Prof de français, collège Pierre-Sémard, Bobigny (93)

Quand on dit que nombre de collégiens arrivent en 6e sans savoir lire, on exagère. J’enseigne en ZEP depuis dix ans : tous les élèves savent déchiffrer à l’entrée en 6e. Par contre, leur lecture n’est pas toujours fluide, le texte n’est pas toujours bien compris… Si, comme le stipule le projet, le cycle 3 (CM1-CM2-6e) doit consolider les acquisitions du cycle 2 en termes d’outils de lecture et d’écriture, je comprends qu’on ait décidé de découper les niveaux en cycles : la 6e étant raccrochée aux deux dernières années d’école élémentaire, cela permettra peut-être une meilleure transition avec le collège.

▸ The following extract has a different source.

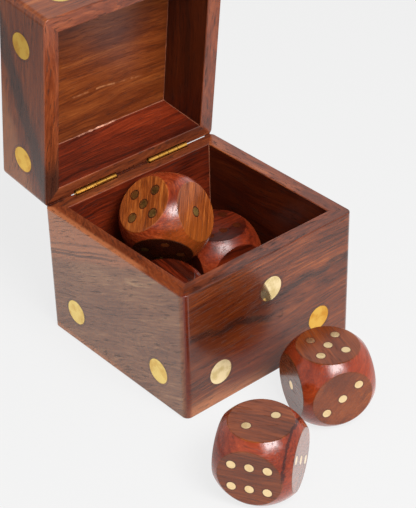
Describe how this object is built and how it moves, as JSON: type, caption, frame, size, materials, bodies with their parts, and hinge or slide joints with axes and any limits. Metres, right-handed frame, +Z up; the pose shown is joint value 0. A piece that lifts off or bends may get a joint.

Ce qui m’inquiète plus, en revanche, c’est la répartition du programme sous la forme de cycles de 3 ans, et non plus par niveau, avec des heures et des contenus « distribuables ». Actuellement, quel que soit son établissement, un élève suit le même programme annuel qu’un autre. Désormais, le programme sera éclaté sur trois ans, et comme les professeurs seront libres de répartir comme ils le souhaitent les points au programme au fil de ces trois années, tous les élèves n’étudieront plus forcément une œuvre de Molière en 6e, par exemple. Si un enfant déménage, il pourrait ne jamais aborder certains points du programme. Que devient l’exigence d’une culture commune pour tous ? Par ailleurs, les programmes seront allégés, donc réduits au minimum obligatoire. L’étude de la langue (et la matière « français » tout entière) est réduite à un simple outil de communication, et non plus considérée comme le moyen fondamental de la construction d’une pensée et d’une culture humaniste. Enfin, les entrées seront thématiques et non plus chronologiques. Mais la dimension chronologique des programmes de français nous permettait des liens avec le cours d’histoire ! Je réponds actuellement à la consultation en ligne lancée par le ministère. Il n’y est quasiment question que de notre degré de compréhension des nouveaux programmes : sont-ils clairs ? Adaptés à la réforme ? Cela ne remplace pas une concertation sur les contenus.